I was recently told by someone who was in the midst of taking action contrary to God’s word that they had, “prayed about it.” I should clarify that they were not about to undertake something like an adulterous affair (although I have heard “I prayed about it” used in that context as well), but they were certainly disobeying Christ’s clear commands because what Jesus said to do was uncomfortable and difficult whereas what they had decided to do was far more convenient.
This got me thinking about how many times I have heard the phrase “I prayed about it” used to justify and even sanctify actions that are clearly unbiblical. It is a disturbing practice that sets aside the Scripture for personal revelation that almost always satisfies the flesh. I believe, as Christians, we need to stop using prayer as a scapegoat and thereby blaming God for our unbiblical actions.
Before I continue, let me quickly address those who are, for all intents and purposes, biblically illiterate. I do not use that term as some kind of insult, but as an accurate description of someone who does not regularly study the word of God in its entirety. What I would like to point out is that biblical mandates do not come from the biblically illiterate. The idea that someone who is in the world and who does not know Christ can correctly instruct a Christian on what he should be doing or how he should be acting is ridiculous. It would be like me making the preposterous assumption that I could give instruction to an electrician simply because I took a year of electronics in my senior year of High School. So if you are reading this blog and you are not a Christian who regularly studies the Scripture, please be careful not to presume you know what disciples of Christ should be doing. I will not be pointing people to the world which is at odds with its Creator, but pointing people to the Word. I don’t mean to be rude, but this subject requires a measure of bluntness that I normally do not use.
Now that we have gone through that bit of nasty business, let us continue. As Christians, we must get away from the very false idea that every action we take is sanctified by attaching the phrase, “I prayed about it,” or something of similar sentiment. To be sure, we need to pray and receive direction from God, but simply because we pray doesn’t mean we have listened. This becomes especially evident when we refuse to investigate what God has already spoken on the matter in His word or that we believe God has, through prayer, led us in a direction contrary to His word. God doesn’t do that… but our flesh will.
A perfect example of this can be found in Numbers 22. It is the story of a prophet named Balaam. Balaam was given a prophetic voice by God and his words carried power. Therefore, Balak, king of Moab, decided to hire Balaam to speak a curse over Israel. Balak, not knowing God, and not understanding that Balaam could do nothing outside of the Lord’s will, figured he could defeat Israel with the help of some extra power.

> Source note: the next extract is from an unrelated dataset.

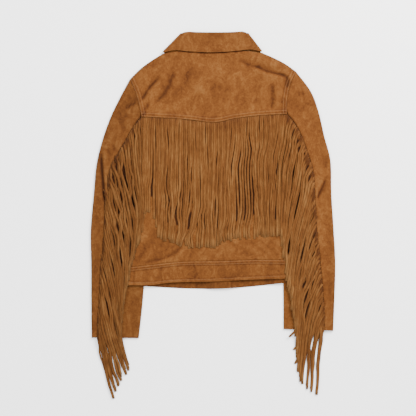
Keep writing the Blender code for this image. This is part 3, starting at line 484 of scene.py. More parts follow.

So Balak offers Balaam quite a bit of treasure to speak a curse against Israel. Balaam explains that he can do nothing outside of what God tells him to say, but agrees to go pray about it. That night Balaam prays and God flat out tells him that he is not to go with Balak and is not to curse Israel. So the next morning Balaam tells Balak’s men that God said no. At this point, no matter what Balak does next, the matter should be settled for Balaam according to the word of the Lord.
When Balak hears Balaam’s answer he decides to increase his offer. They say every man has a price and this becomes more than Balaam wants to turn away. You can almost see the wheels turning in Balaam’s head as you read the account. “There must be a way to get paid and please God,” might have been the thought process. So instead of saying, “God said no already,” Balaam says, “I’ll go pray about it.”
This time God tells Balaam exactly what he wants to hear. Of course, God did not change His mind. What the Lord did is similar to what many of us have experienced as children from our parents when we constantly ask for permission to do something they already said no to. Sometimes they finally say something like, “Fine! Go do what you want.” We knew they still didn’t want us to do it, but we didn’t care because we received the green light. What we didn’t realize, at our immature age, was that our parents were not giving us permission to participate in the action that was formerly denied, but they were instead giving us clearance to experience the consequences of our deliberate stupidity. Such was the case with Balaam because we read that God became immediately angry with him for going! (Numbers 22:22)
As we see with Balaam, simply praying about something does not automatically cleanse it and make it the right thing to do. In fact, there are times this sentiment is deliberately added because we know we are doing something against God’s will and we want to clear our conscience. It is akin to the nonsensical idea of something not being a sin because one does not feel convicted about it. If God’s word says it’s a sin and you do not feel convicted, it’s because your heart is hardened against the Holy Spirit, not because God has given you a pass.
We must pray and it is imperative that we pray for direction especially on critical matters. But we must come with an attitude to receive direction, not permission. If we are simply looking for permission we will hear what we want to hear. If we are looking for direction we will hear God’s word and do it even if it is not what we want to hear. When we use prayer as an authority creator for everything we have decided to do we cheapen prayer and misrepresent the Holy God to whom we pray. Let none of us be found guilty of such a sin.